You can wait a few hours before preparing the rest of the components.
In a small saucepan, combine 2 parts pineapple juice, one part coconut juice and 1/2 part maple syrup. Stir on low to medium heat for at least fifteen minutes, until the water has evaporated and the syrup will coat the back of a spoon. Remove from heat and allow to cool.
Begin your coleslaw by finely chopping your cabbages either by hand with a knife or with a mandolin, and collect into a large bowl. Add grated carrots, minced pineapple chunks (if the chopping of the pineapple creates residual juice, add that to the mix as well), chopped jalapeno and a handful of toasted coconut flakes.
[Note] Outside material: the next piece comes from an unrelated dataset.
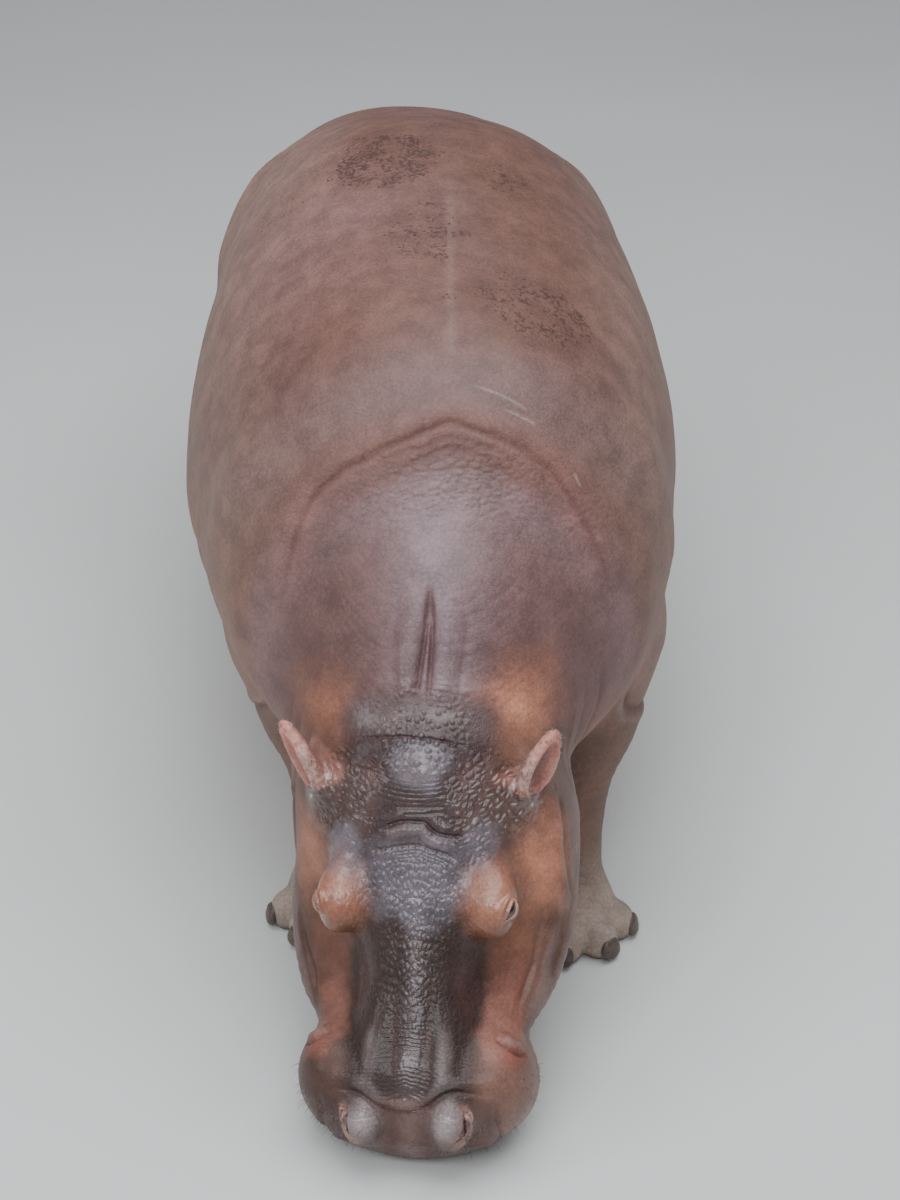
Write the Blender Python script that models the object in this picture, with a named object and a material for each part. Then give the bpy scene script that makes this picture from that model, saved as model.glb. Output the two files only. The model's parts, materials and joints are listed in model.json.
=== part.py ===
"""Hippopotamus at life size, standing with its muzzle lowered to the ground.

Metres. The animal faces -Y, its left side is +X, and its soles stand on z = 0. The flesh is one
faceted surface grown over named masses, then parted into nodes by thin cuts. Eyes and nails are
solids of their own, each in a socket.
"""

import math

import bmesh
import bpy
import numpy as np
import openvdb
from mathutils import Matrix

GAP = 0.0003            # every cut between two nodes
GRID = 0.013            # spacing of the grid that the first surface is drawn on
FLESH_FACES = 4200      # facets of the whole flesh before it is parted
SIDES = {"left": 1, "right": -1}

# Pose of the head: its frame starts at the poll, faces -Y like the body, and is turned from there.
POLL = (-0.084, -1.13, 0.755)
HEAD_PITCH, HEAD_YAW, HEAD_ROLL = 51.0, -7.0, -6.0

EYE_RADIUS = 0.026
EYE = (0.176, -0.306, -0.056)
NAIL = (0.023, 0.013, 0.025)            # half width, half thickness, half height
TOE_ANGLES = (-66, -23, 23, 66)
FORE_SOLE, FORE_STEP_BACK, HIND_SOLE = (0.255, -0.745), 0.07, (0.315, 0.90)
FORE_TURN, HIND_TURN = 13, 10           # toes turned out, degrees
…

In a small bowl, combine equal parts Vegannaise and coconut milk, a small spoon of dijon and a splash of AC vinegar. Combine well and then fold into the cabbage and carrot mix. Season with salt and pepper as needed, then keep in the fridge until service.
At this point you can toast the challah slices at about 250 degrees on each side until golden brown, should take no more than 15 minutes in the oven.
One the meat is fully cooked and tender enough to break apart with a fork, turn off the heat and remove any super fatty pieces. To assemble sliders, put a heaping spoonful of pulled pork on a slice of toasted challah, drizzle lightly with pineapple glaze, top with an equal portion of coleslaw to pork and top with a light sprinkle of toasted coconut and minced chives. Top the slider with another slice of challah, and stick a large toothpick through to keep it in place.
For the next battle, Iron Chef: Persimmon…Allez Cuisine!